Return the line containing "const box = new", the line containing "obj.data.transform(obj.matrix_world)", and every line between them, exactly as they stand. Output nothing else.

(DATA EXCERPTS):
»»

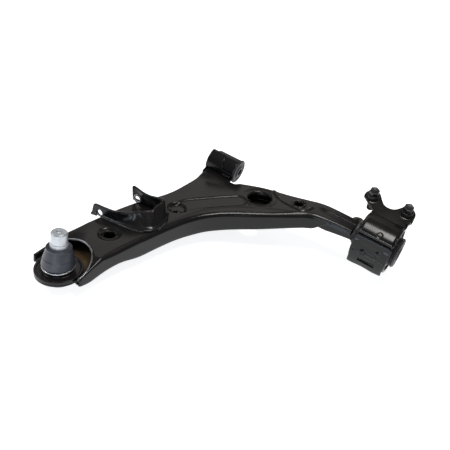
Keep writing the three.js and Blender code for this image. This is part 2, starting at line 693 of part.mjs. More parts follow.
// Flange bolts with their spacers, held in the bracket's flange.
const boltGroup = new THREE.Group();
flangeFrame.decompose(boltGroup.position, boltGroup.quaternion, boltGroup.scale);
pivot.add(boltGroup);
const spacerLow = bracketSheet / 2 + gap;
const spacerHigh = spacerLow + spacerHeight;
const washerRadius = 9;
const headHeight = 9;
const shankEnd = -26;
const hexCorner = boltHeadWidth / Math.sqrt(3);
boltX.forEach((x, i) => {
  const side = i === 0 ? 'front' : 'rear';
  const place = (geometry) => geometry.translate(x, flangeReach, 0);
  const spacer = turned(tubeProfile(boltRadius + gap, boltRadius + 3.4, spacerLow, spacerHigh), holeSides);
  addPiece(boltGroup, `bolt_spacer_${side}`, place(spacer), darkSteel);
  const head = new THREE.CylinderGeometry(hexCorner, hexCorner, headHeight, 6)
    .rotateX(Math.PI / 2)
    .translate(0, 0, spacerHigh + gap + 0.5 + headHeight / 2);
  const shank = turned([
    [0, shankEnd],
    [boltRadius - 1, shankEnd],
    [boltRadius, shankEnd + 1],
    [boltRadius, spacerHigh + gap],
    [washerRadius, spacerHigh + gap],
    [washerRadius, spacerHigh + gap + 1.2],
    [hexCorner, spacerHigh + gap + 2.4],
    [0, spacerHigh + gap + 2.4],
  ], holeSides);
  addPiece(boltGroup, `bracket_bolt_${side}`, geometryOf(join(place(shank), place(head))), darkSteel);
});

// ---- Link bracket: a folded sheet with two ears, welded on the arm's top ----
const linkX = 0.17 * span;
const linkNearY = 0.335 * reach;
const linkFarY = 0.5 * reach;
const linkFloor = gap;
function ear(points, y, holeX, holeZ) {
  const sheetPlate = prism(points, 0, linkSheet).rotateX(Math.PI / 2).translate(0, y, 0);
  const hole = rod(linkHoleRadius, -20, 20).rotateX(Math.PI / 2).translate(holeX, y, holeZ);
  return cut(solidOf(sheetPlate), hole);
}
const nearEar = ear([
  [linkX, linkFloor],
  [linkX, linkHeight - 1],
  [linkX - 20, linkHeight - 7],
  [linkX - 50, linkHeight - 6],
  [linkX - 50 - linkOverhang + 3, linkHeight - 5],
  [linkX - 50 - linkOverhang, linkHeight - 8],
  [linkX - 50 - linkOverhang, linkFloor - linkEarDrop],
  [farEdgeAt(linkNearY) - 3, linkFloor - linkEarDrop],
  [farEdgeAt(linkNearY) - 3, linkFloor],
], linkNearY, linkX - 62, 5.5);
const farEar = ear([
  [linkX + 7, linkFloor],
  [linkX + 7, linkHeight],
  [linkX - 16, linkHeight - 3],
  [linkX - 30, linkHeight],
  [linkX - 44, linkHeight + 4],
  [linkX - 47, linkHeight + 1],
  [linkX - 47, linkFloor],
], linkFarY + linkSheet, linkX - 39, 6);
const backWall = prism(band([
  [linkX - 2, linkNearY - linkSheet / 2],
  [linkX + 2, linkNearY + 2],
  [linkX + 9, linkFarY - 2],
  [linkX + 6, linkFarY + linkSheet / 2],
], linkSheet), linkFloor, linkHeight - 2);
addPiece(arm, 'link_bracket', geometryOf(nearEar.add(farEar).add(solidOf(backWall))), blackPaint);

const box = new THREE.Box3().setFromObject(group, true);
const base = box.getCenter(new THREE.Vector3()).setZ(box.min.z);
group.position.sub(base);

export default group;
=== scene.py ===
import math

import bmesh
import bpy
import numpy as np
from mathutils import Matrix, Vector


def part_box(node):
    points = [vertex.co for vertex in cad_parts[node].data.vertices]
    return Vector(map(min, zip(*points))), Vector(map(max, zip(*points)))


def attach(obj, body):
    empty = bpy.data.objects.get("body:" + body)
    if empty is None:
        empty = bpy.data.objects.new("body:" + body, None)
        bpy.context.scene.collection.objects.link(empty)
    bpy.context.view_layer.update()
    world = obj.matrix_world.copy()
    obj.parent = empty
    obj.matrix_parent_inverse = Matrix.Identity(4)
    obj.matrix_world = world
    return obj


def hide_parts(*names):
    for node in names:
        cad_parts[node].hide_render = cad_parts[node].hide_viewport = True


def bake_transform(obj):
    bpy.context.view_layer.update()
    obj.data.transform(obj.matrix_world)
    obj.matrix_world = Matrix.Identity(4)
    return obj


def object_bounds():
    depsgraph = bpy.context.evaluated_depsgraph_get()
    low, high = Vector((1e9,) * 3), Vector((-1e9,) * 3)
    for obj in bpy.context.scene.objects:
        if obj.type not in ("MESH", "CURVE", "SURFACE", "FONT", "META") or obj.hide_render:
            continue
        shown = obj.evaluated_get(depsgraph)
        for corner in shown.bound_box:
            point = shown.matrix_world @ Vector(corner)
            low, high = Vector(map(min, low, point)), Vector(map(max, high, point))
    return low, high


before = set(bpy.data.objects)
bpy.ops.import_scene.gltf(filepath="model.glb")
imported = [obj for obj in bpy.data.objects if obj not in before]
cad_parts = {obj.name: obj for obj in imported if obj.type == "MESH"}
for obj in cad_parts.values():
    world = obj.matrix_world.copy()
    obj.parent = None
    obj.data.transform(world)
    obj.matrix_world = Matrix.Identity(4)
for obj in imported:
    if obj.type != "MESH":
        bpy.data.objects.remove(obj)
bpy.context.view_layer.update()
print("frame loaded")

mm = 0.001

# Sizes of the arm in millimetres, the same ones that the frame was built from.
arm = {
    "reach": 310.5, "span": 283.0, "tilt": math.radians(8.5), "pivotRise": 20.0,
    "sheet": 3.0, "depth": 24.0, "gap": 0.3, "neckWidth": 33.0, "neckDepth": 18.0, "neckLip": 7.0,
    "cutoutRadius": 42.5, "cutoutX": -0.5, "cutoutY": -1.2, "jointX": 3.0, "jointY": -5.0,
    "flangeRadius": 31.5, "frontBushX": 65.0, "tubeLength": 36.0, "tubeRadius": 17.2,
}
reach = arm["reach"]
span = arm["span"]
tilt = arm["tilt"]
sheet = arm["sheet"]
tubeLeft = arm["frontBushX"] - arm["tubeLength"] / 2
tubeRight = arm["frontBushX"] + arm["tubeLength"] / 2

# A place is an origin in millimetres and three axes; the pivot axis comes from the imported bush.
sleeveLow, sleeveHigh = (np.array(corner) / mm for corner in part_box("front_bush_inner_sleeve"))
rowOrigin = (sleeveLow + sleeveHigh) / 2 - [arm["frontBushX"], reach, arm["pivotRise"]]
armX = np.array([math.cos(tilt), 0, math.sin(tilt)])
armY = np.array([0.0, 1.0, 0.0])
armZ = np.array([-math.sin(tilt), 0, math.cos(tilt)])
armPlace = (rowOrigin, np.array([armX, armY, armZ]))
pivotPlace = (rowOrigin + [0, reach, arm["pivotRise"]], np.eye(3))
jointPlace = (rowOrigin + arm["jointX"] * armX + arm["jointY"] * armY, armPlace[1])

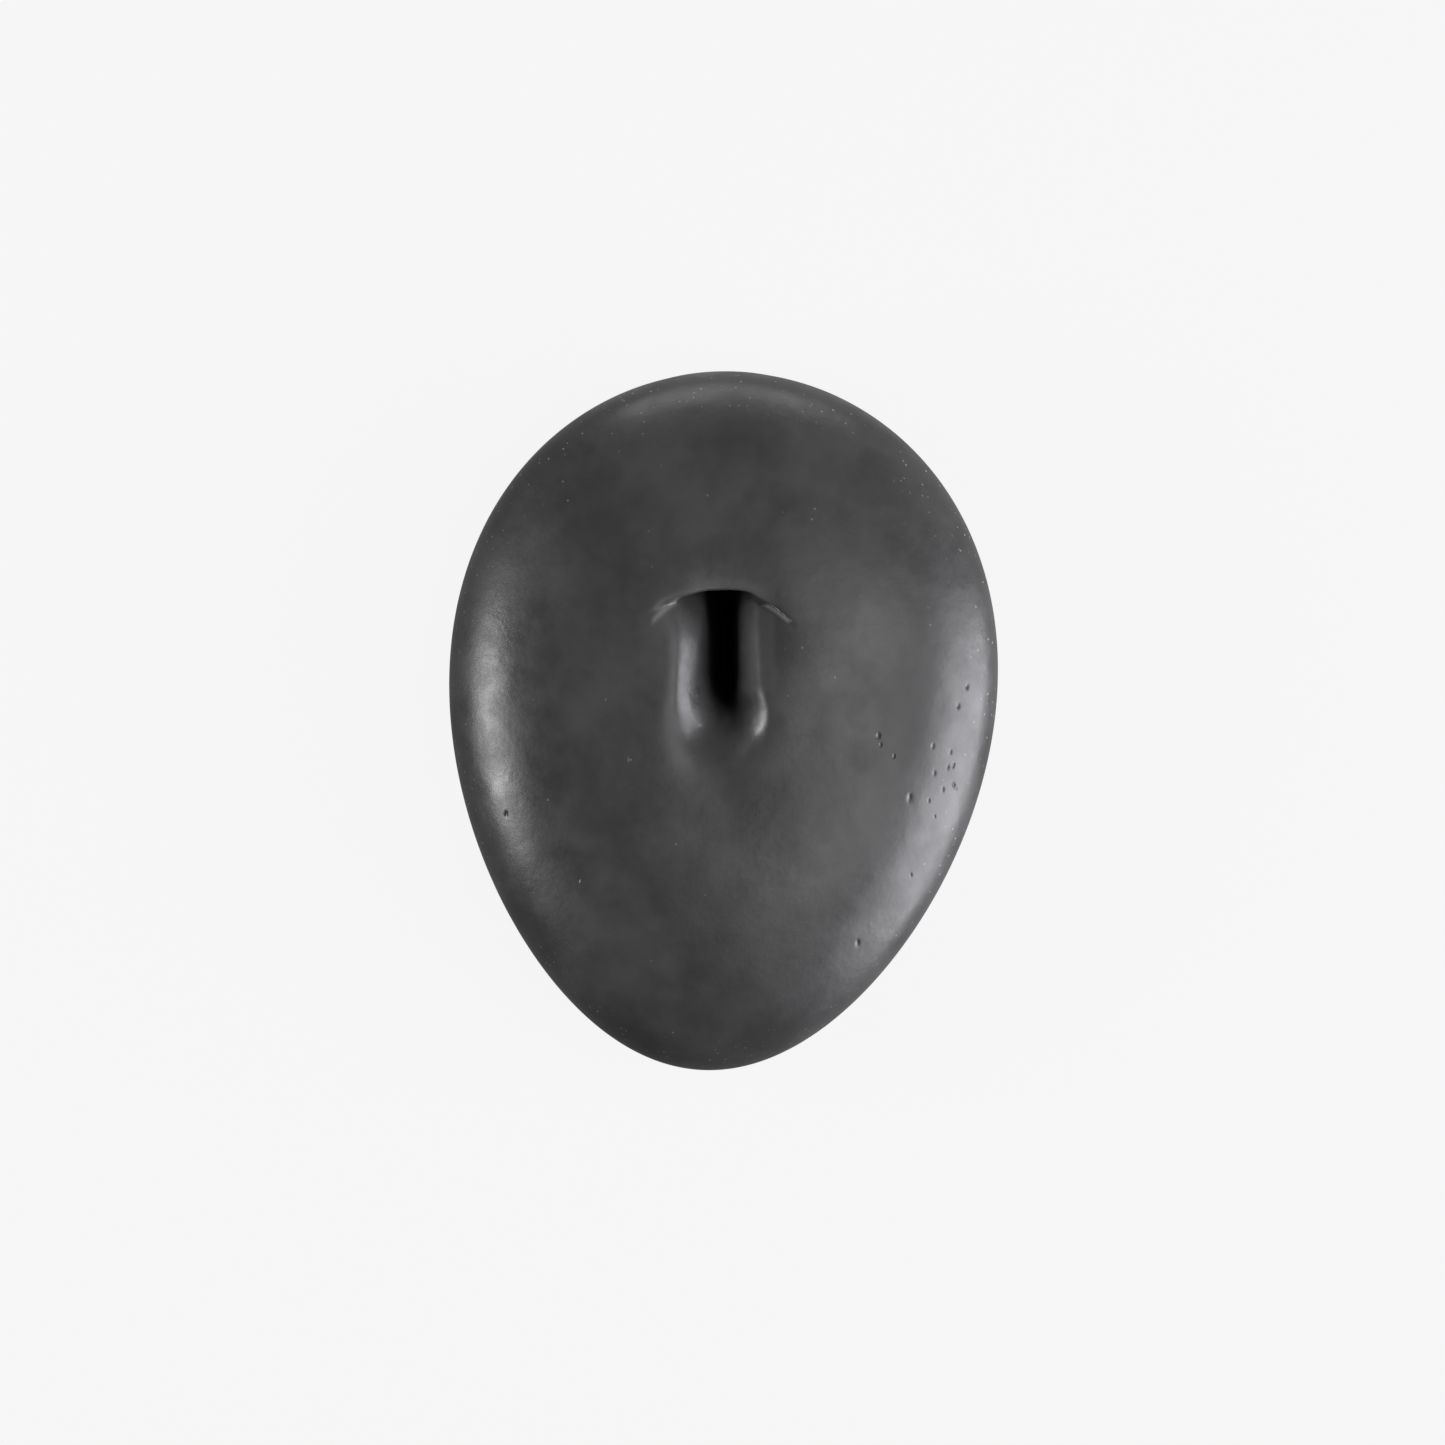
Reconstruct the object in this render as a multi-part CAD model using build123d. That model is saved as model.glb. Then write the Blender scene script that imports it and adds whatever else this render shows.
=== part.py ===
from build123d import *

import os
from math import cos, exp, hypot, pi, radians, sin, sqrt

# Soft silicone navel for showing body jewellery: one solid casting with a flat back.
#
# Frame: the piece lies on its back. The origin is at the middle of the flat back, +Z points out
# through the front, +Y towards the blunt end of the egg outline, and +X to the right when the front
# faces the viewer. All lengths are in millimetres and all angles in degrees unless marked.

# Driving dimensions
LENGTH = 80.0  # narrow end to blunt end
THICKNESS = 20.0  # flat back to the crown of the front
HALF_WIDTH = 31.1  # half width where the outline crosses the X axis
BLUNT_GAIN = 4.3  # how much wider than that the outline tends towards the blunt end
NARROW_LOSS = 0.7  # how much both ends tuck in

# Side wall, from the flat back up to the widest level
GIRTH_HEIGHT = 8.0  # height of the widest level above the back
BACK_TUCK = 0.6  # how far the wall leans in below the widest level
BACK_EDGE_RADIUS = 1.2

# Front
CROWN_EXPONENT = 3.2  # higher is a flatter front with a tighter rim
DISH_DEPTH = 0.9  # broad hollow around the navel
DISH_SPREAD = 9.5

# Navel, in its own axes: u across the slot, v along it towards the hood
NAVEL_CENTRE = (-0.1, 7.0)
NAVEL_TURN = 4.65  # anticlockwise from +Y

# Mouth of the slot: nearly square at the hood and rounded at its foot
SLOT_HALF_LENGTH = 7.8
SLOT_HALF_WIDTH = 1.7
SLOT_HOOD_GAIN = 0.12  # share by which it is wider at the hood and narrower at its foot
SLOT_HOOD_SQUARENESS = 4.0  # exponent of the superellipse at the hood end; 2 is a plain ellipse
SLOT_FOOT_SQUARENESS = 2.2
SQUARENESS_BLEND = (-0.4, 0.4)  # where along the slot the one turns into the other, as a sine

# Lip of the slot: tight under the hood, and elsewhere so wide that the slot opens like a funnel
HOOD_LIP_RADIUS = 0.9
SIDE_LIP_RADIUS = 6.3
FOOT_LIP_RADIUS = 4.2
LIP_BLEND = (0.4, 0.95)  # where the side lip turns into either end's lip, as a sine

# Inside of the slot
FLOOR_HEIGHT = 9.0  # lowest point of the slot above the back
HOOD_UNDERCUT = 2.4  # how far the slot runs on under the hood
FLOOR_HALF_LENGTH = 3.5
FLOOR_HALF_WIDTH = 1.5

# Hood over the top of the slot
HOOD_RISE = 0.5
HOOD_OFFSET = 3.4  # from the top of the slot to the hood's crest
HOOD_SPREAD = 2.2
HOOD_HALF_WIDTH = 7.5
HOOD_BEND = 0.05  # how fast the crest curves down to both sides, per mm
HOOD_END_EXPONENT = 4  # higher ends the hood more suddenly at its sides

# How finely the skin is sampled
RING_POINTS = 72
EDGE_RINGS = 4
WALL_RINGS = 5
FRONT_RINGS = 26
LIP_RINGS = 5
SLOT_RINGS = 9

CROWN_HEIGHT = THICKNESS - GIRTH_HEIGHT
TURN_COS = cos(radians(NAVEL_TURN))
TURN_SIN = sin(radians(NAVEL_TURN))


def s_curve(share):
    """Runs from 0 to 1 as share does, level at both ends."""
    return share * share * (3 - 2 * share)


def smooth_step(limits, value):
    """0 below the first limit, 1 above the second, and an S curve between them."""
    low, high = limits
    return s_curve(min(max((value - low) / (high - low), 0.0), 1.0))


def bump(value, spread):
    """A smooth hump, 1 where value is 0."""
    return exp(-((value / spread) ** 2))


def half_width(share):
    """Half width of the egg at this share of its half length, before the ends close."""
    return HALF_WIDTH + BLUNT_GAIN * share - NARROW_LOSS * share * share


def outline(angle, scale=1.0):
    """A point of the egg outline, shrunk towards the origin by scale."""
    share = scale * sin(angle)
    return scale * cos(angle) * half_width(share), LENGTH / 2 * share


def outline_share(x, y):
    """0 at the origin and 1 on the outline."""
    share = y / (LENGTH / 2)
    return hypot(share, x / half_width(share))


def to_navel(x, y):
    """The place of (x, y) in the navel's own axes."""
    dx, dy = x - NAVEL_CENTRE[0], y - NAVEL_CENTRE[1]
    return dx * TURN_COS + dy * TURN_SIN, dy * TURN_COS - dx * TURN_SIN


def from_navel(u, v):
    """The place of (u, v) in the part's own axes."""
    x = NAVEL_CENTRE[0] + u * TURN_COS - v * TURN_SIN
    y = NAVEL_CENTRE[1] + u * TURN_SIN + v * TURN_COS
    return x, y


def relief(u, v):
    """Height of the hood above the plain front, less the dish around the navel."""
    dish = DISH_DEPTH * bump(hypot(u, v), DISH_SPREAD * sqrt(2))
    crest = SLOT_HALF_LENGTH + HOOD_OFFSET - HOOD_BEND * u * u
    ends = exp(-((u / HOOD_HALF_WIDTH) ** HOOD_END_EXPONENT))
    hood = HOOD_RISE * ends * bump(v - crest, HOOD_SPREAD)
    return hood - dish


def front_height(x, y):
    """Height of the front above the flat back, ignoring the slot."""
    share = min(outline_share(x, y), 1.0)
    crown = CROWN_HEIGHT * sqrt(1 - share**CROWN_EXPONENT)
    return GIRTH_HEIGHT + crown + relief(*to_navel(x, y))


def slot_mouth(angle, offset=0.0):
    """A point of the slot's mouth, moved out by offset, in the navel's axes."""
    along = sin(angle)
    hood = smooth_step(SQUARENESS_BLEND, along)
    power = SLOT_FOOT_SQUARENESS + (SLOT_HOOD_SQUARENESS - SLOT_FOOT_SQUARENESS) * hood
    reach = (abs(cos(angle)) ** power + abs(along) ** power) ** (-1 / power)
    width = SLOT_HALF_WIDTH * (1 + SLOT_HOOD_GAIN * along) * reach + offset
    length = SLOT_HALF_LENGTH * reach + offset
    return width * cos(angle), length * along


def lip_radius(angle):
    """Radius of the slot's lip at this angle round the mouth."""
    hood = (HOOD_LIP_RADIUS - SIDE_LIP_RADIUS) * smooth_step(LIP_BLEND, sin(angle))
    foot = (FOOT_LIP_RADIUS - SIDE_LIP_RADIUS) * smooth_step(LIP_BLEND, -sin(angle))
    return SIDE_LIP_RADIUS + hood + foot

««

(REPLY):
const box = new THREE.Box3().setFromObject(group, true);
const base = box.getCenter(new THREE.Vector3()).setZ(box.min.z);
group.position.sub(base);

export default group;
=== scene.py ===
import math

import bmesh
import bpy
import numpy as np
from mathutils import Matrix, Vector


def part_box(node):
    points = [vertex.co for vertex in cad_parts[node].data.vertices]
    return Vector(map(min, zip(*points))), Vector(map(max, zip(*points)))


def attach(obj, body):
    empty = bpy.data.objects.get("body:" + body)
    if empty is None:
        empty = bpy.data.objects.new("body:" + body, None)
        bpy.context.scene.collection.objects.link(empty)
    bpy.context.view_layer.update()
    world = obj.matrix_world.copy()
    obj.parent = empty
    obj.matrix_parent_inverse = Matrix.Identity(4)
    obj.matrix_world = world
    return obj


def hide_parts(*names):
    for node in names:
        cad_parts[node].hide_render = cad_parts[node].hide_viewport = True


def bake_transform(obj):
    bpy.context.view_layer.update()
    obj.data.transform(obj.matrix_world)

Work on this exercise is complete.